The debate can be called,  “Ikro Kach” and it refers to an item where it is normally part of the process of production. If this is the case, the concept of bitul of the non-kosher ingredient does not apply according to the Rashba. The Noda BiYehuda (Mahadura Tanina #56), however permits it.

What do we do?  The custom is to follow the Rashba (See Bais Yoseph YD 134 and Mogain Avrohom OC 446) when we have a kosher infrastructure in place, but when we are new to an area, we follow the lenient view of the Noda BiYehudah (Melamed L’ho’il Vol. II #29).

Many people used to rely on the Noda BiYehudah’s view in the 40’s and 50’s. Nowadays, however, we no longer rely on this view because we consider the United States as an area where we have an infrastructure. Few people rely on the Noda BiYehudah’s view in the United States nowadays, except perhaps in regard to non-kosher wine casks.


In this author’s view, it is time to finally say goodbye to the 1950’s. There are enough bourbons and whiskeys that are supervised so that we can consider ourselves as having an infrastructure.  It would also be a benefit to the kashrus agencies to let go of this leniency.  It will also put more pressure on the companies to seek truly kosher supervision.  This is, of course, the author’s suggestion and should be a question that is posed to our own shul Rabbonim, Poskim, and Kashrus agencies.  The author did consult with a number of Rabbonim and Poskim, however.


The author may be reached at [email protected]


  1. A fact that was not elaborated: “alcoholic content must be made out of at least 51% corn. Most distilleries make it from 65% to 75% corn”

    Meaning, the majority of the burboun is NOT made from chometz but rather corn (which is considered at most kitniyus).

    Although the remaining ingredients MIGHT be chometz, which is not nullified during pessach, however after pessach the rules of nullification apply.

    Chometz after pessach is a rabbinical prohibition, and the mixture of possible chometz would at most require rabbinical nullification (because it is already Biblically nullified since by law there MUST be at least 51% content from corn and most use 65-75% corn).

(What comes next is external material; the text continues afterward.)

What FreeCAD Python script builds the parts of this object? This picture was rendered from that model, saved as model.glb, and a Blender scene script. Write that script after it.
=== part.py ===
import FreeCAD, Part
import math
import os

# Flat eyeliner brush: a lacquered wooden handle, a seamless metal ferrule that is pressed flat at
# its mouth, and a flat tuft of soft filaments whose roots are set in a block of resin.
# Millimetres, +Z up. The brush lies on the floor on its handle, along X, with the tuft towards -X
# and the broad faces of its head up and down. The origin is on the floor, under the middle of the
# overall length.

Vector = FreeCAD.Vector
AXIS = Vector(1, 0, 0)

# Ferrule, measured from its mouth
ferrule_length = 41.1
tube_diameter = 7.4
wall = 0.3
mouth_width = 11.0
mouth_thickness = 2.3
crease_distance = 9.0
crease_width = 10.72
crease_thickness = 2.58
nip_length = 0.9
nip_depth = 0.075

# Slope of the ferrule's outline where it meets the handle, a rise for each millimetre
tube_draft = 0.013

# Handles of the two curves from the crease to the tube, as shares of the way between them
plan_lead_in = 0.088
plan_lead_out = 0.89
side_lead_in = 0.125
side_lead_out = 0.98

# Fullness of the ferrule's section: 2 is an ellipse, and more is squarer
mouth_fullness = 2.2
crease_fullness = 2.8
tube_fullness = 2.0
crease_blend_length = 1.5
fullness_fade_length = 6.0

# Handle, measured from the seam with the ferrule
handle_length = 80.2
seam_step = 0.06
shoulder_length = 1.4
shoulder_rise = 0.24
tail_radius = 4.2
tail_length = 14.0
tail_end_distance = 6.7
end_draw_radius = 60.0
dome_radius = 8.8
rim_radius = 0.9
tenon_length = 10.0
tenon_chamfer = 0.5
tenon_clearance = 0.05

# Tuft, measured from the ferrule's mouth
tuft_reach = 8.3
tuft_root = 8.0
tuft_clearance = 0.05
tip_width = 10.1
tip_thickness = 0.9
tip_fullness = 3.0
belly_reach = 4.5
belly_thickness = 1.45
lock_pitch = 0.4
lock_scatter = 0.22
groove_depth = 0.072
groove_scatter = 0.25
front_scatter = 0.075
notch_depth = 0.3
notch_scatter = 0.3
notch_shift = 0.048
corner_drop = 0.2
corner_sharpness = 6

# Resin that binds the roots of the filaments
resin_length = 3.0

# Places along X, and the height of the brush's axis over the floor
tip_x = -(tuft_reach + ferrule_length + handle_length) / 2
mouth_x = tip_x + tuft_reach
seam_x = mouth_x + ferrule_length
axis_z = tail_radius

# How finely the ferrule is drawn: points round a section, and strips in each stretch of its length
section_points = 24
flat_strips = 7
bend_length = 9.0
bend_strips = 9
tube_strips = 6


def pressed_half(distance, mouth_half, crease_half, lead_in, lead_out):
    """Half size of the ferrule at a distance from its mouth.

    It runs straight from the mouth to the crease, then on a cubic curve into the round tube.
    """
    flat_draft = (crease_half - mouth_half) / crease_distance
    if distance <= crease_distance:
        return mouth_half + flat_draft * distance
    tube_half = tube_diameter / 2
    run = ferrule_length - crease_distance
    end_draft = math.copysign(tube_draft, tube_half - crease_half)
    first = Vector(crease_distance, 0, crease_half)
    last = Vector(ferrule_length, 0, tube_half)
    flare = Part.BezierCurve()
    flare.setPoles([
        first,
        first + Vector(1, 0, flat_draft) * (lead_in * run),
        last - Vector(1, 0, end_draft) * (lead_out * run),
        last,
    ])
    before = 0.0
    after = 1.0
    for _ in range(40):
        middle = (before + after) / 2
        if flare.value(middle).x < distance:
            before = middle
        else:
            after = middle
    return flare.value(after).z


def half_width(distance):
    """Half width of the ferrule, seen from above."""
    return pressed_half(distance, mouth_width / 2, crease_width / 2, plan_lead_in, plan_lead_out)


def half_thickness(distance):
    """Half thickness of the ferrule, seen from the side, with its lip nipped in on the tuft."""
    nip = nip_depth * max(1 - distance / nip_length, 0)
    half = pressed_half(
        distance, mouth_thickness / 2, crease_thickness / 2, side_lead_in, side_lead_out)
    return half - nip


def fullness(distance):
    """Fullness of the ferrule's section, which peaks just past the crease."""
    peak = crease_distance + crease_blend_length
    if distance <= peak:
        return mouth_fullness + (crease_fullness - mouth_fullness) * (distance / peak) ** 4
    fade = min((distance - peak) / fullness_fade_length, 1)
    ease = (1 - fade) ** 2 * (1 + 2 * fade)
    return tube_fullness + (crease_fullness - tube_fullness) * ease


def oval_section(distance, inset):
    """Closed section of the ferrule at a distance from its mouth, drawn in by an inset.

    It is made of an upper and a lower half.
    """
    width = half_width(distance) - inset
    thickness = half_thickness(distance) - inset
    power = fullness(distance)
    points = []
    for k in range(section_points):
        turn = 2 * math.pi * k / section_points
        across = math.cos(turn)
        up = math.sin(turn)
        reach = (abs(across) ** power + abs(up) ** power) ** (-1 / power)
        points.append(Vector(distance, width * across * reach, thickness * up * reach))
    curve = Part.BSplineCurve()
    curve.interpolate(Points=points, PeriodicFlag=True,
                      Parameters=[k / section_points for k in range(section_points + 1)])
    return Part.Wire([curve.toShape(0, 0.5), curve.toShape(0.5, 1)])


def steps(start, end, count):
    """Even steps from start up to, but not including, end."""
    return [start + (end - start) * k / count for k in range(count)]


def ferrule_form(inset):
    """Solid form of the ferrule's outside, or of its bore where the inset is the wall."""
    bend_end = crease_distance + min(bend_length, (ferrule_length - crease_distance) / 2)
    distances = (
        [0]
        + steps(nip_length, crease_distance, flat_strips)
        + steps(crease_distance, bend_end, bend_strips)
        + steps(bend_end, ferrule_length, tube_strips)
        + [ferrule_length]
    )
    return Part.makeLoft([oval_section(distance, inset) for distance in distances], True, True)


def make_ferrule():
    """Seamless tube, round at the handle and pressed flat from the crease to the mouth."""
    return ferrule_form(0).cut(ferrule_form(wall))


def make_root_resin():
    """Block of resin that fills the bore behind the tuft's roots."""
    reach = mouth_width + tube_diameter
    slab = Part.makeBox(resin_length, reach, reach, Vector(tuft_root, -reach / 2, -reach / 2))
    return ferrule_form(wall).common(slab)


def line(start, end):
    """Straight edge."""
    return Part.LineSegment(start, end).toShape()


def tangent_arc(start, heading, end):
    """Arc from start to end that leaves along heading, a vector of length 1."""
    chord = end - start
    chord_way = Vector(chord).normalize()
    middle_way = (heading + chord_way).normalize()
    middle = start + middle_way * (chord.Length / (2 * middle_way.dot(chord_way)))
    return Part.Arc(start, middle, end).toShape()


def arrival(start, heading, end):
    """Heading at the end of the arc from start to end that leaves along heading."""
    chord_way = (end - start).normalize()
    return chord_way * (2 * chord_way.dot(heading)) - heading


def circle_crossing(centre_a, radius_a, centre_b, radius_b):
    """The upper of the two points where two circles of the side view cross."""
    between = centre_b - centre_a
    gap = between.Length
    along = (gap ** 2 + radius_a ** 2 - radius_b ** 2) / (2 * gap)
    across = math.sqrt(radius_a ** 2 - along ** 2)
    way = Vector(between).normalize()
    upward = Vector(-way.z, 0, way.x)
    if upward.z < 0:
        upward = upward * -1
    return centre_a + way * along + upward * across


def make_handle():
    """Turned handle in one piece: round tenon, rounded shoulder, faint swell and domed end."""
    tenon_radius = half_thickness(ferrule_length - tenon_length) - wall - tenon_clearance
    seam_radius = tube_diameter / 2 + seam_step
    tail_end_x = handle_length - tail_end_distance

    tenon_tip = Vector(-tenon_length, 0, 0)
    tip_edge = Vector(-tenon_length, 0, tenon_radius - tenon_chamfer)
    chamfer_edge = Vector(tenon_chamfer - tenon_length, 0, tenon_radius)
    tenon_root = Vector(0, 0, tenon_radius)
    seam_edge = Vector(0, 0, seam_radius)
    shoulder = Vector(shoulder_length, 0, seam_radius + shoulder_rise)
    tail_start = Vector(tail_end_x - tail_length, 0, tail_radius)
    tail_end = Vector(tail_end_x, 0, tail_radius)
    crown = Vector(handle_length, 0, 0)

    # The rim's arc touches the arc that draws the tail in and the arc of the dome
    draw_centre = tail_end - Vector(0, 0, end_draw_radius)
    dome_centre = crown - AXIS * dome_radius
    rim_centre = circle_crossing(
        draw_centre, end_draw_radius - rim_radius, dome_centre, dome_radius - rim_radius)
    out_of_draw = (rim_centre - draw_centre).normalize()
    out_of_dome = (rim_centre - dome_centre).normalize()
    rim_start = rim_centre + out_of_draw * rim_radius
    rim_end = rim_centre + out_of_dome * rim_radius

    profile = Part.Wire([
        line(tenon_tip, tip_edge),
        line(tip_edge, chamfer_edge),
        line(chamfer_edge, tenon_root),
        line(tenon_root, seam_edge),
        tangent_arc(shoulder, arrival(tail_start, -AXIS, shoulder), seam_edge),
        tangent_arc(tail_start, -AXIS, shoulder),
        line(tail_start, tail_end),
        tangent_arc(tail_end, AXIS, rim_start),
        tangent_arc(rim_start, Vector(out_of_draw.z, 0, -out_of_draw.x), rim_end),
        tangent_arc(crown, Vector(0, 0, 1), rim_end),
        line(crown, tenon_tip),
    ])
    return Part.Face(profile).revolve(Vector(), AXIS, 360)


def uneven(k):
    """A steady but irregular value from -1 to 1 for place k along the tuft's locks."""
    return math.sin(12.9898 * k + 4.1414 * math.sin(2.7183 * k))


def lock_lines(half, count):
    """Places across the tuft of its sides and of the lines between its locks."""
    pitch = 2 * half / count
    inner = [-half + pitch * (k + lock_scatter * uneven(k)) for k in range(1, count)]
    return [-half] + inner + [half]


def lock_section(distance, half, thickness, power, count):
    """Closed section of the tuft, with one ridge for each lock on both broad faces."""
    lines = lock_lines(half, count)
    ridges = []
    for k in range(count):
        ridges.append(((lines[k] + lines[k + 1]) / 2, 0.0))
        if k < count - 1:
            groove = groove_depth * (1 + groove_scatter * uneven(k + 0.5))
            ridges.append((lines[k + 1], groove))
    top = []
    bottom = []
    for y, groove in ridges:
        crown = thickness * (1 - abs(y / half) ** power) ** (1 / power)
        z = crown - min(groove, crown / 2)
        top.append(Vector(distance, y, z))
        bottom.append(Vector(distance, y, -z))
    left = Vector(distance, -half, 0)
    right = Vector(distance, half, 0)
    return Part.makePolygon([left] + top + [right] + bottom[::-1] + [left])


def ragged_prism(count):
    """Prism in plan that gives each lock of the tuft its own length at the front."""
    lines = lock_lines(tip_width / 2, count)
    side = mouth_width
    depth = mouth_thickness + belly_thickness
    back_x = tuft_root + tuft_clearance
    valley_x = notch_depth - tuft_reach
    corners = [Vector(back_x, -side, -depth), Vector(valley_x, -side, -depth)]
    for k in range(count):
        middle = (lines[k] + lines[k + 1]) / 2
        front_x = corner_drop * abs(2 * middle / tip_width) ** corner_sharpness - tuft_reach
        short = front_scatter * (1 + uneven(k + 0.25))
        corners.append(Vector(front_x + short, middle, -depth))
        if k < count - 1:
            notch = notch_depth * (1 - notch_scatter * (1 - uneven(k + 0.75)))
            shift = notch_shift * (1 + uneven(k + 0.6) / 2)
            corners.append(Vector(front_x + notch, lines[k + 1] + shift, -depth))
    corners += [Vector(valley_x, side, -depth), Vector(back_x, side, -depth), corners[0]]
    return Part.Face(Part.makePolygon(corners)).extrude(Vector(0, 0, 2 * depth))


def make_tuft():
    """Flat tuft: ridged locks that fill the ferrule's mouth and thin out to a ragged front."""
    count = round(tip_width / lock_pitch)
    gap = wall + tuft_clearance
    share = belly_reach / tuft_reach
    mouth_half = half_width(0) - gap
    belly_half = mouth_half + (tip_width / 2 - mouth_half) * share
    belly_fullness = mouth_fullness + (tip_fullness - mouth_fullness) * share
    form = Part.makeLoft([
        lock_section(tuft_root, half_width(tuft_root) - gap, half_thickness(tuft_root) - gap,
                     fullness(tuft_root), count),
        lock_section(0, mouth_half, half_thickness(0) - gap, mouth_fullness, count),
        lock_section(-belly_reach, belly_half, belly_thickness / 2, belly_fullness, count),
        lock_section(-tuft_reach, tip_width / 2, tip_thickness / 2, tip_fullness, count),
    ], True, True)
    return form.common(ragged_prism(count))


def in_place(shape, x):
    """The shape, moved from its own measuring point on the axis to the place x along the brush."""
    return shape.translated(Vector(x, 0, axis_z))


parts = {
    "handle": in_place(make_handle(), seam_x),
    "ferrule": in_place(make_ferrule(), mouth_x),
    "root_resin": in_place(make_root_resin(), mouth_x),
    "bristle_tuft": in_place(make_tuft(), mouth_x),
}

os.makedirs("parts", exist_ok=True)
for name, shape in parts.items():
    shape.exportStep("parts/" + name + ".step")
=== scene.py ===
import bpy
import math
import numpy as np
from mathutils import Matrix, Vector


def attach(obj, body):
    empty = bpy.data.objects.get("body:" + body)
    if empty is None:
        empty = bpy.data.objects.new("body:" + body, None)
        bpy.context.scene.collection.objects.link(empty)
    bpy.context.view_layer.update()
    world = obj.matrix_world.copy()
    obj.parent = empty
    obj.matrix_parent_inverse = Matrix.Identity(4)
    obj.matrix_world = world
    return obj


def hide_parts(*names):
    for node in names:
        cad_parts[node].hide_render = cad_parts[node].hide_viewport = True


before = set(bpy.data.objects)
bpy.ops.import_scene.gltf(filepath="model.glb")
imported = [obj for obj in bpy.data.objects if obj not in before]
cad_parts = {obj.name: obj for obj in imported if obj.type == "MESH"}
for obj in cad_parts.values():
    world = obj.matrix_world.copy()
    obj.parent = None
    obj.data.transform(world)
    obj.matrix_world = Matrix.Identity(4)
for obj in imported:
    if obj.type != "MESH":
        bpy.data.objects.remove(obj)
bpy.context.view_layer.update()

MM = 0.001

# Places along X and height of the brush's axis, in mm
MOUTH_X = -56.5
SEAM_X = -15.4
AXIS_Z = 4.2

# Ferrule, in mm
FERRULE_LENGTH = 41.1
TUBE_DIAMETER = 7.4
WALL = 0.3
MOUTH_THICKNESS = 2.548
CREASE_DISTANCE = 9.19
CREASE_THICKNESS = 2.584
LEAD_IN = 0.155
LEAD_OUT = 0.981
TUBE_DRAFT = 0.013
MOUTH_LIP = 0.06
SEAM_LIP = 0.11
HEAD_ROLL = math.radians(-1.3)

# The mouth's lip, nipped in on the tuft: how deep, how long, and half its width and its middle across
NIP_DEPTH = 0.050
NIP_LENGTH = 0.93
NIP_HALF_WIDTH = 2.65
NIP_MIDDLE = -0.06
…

    Hence it is a “double Rabbinics” (“trei d’rabbonon”) and a sofek (if the remaining ingredients were chometz) at that.

    Even though there is a debate among poskim if Safaik Chometz Sh’avar alav haPesach is prohibited, here there is a Biblical nullification of the sofek chaometz!

    It is a shame that this point, although eluded to, was not elaborated.

    Likewise, when discussing the issue of “Ikro Kach” (an item where it is normally part of the process of production) – a glaring omission is if this issue applies to Rabbinically prohibited non-kosher ingredients (such as chometz sh’avar haPesach). in other words, even the Rashba that prohibits “Ikro Kach”, would he hold this stringent opinion also on Rabbinicalyl prohibited additions?

    I write this not to criticize but to add to the discussion and hope the learned rabbi will comment a reply as he graced me in the past.

  2. This “problem” with bourbon is old news and was covered on this site back in 2010:

    “The AKO Executive Committee has reason to believe that there are large liquor companies in the United States which may be owned in whole or part by Jews. They are concerned that such companies may not have arranged for the sale of their chametz (mechiras chametz) during Pesach.”

  3. Has Heaven been sending messages to the Kiddush Clubs (or their wives)?

    On Jul 3, 2019 – Fire Destroys Jim Beam Warehouse Filled With Bourbon Barrels:

    A year earlier, almost to the day, on July 5, 2018 – Bourbon Disaster: 1792 Whiskey Storage Warehouse Collapses In Kentucky:

    It must be because we women need to improve on tznius – so just say l’chaim to that on 18-year-old scotch aged in wine barrels (sarcasm)! Only if you rely on the heterim to drink it and get carried home from the kiddush club, if you rely on the eruv.

  4. Left out of the discussion is that whiskeys (or Bourbons) are only derived from chometz but do not contain the actual chometz and might not be considered chometz sheovar al hapesach at all. This is why the heter of mechiras chometz was introduced initially for alcoholic drinks. This leniency was actually put into general practice for alcohol and should have been incorporated into the discussion.

  5. silentmoishe – you are mistaken and confused.

    Whisky is chometz gommur, not a ta’ru’vos of chamentz. By analogy, a cake has chometz 0 flour in its ingredients, plus many other ingredients like eggs, sugar, oil etc which are not chometz, yet the cake is chometz gommur.

    There may be a leniency applicable when the chometz is less than 50% of the total ingredients in the product, such as certain vodka where the chometz alcohol is watered down, but this does not apply to whisky or bourbon.